便携式，可实时原位高度灵敏监测与区分苯类衍生物的智能传感器

BTEX (benzene, toluene, ethylbenzene and xylenes) have carcinogenic and mutagenic effects even at concentrations of a few parts per billion (ppb). Benzene is a well-known human carcinogen and can cause circulatory, immunological and neurological dysfunctions, while other BTEX compounds play a major role in ‘sick building syndrome’. Further, BTEX exist broadly in our environments, large quantities of BTEX are emitted into the atmosphere by the growth processes of plants, petroleum products, petrochemical industries, car exhaust, oil stoves, gardening products and automotive fuels stored in attached garages and basements, and materials used in car and building interiors, including paint, carpeting, leather and vinyl, and adhesives. This large number of BTEX sources coupled with their harmful impacts even at low levels, motivates the need for portable, high performance sensors. However, existing technologies suffer from many limitations: expensive, non-portable, off-site analysis, require challenging sample preparation, exhibit modest sensitivity, or need high operation temperature (~ 200 oC)...To overcome these limitations, we propose to develop a novel sensor platform based on a 2D orthogonal ambipolar semiconducting nanowire network that generates eight dimensional responses and provides portable and real-time detection of BTEX vapors with high sensitivity and discriminability, and to integrate these sensors into wireless signal transducer to enable simple smartphone-enabled readout. As proof of concept toward on-site applications, we will use this device to monitor the BTEX concentrations at various fields, including but not limit to gas station, inside vehicle, supermarket with plastic and rubber products, basement and area near chemical factory. We proposed that this study has the potential to provide new concepts in hazardous vapor sensing.

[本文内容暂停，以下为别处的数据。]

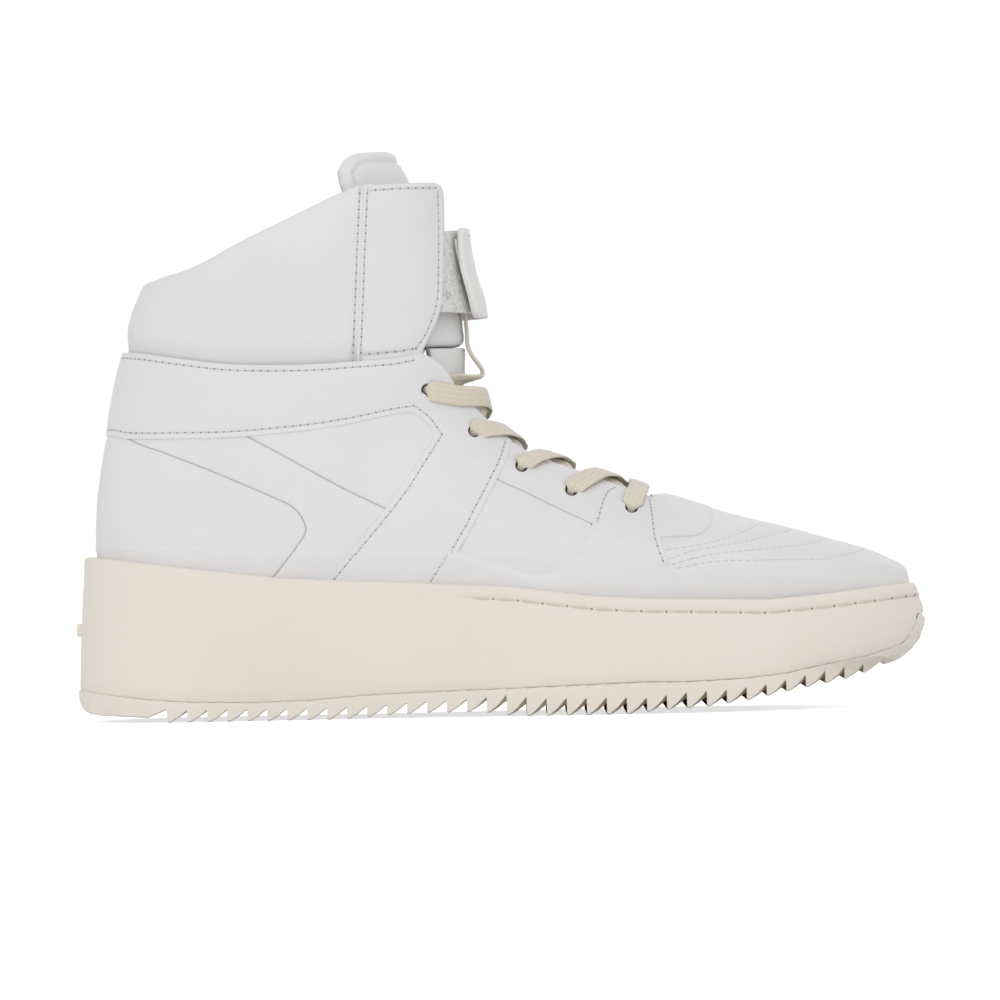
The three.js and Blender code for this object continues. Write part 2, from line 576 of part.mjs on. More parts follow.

苯类衍生物是一类强致癌及基因诱变的有害物，即使在极低浓度下（ppb级别）也会损害人体健康。更为严重的是，苯类衍生物排放源头极其广泛，除了传统认知中的工业污染源（如石油石化生产）之外，还有更多意想不到的污染源存在于我们日常居住环境当中，这些污染源对我们的身体造成更为直接的伤害，比如：园林肥料，供暖设备，燃油炉灶，汽油柴油和汽车内饰等；如此广泛的苯类污染物排放源，加上其对人体的恶性致癌作用，使得我们迫切需要开发一类便携，高效灵敏的生化传感器。现有的苯类衍生物检测技术手段虽然具有灵敏度高，准确度好等优点，但其价格昂贵，检测耗时长，样品需要预处理，体积庞大，无法实现原位检测。为了填补这一技术空白，我们提出此研究项目，通过利用我们最近开发的新型的正交两性半导体器件，构建高性能的生化传感器。该类传感器件不仅可实现实时原位地高度灵敏地监测污染物，还便于携带，对实时保护人们的健康具有重要的意义。

大规模的工业生产使得经济得到高速发展的同时，也引起了严重的环境污染，特别是空气污染。其中苯类衍生物（包括苯，甲苯，乙基苯和二甲苯等）是空气污染物中最为危险的一类化学物质。即使在很低的浓度下（ppb级别），也会严重损害人们的健康。另外，苯类衍生物源分布极其广泛，在生活生产的方方面面都存在大量的潜在排放源。因此，迫切需要开发一类便携的，可实时原位检测苯类衍生物的，高效灵敏的生化传感器。而现有的苯类衍生物检测手段包含液相质谱联用仪等具有灵敏度高（ppb级别），准确度好等优点，但其价格昂贵，检测耗时较长，样品需要进行前期处理，体积庞大不可携带，无法实现原位检测，因此这些技术受众面非常窄，无法推广。发展便携式高灵敏度的生化传感器将有助于人们实时快速地评估空气质量，为人们的身体健康提供实时的保护，提高人们的生活质量；另外，有效检测并区分污染物中苯类衍生物的种类及各自的浓度将为空气污染的治理提供更具针对性的线索，为相关疾病的治疗提供更具指导性的依据。此外，该研究项目还将为开发新一代可穿戴的柔性生化传感器奠定技术基础。.为了填补这一技术空白，通过本项目的实施，我们利用正交两性半导体器件：1）制备及优化基于正交两性半导体的传感器，实现了对空气中甲苯、乙基苯、邻二甲苯、间二甲苯和对二甲苯高度灵敏（达ppb级别）且实时原位地检测；2）基于该类器件的八维信号响应，实现了检测并区分苯类衍生物的种类；此外，该类传感器还可对甲醇，乙醇，丙醇，丁醇和戊醇进行有效区分；识别精度达单个碳原子级别；3）发展了智能的器件读取技术，实现了便携功能。更为重要的是，通过发展神经形态器件，集成多个器件阵列，不但实现了高灵敏度和高选择性的气体检测，还实现了对气体源的快速精准定位，极大地拓宽了该类器件的应用范围。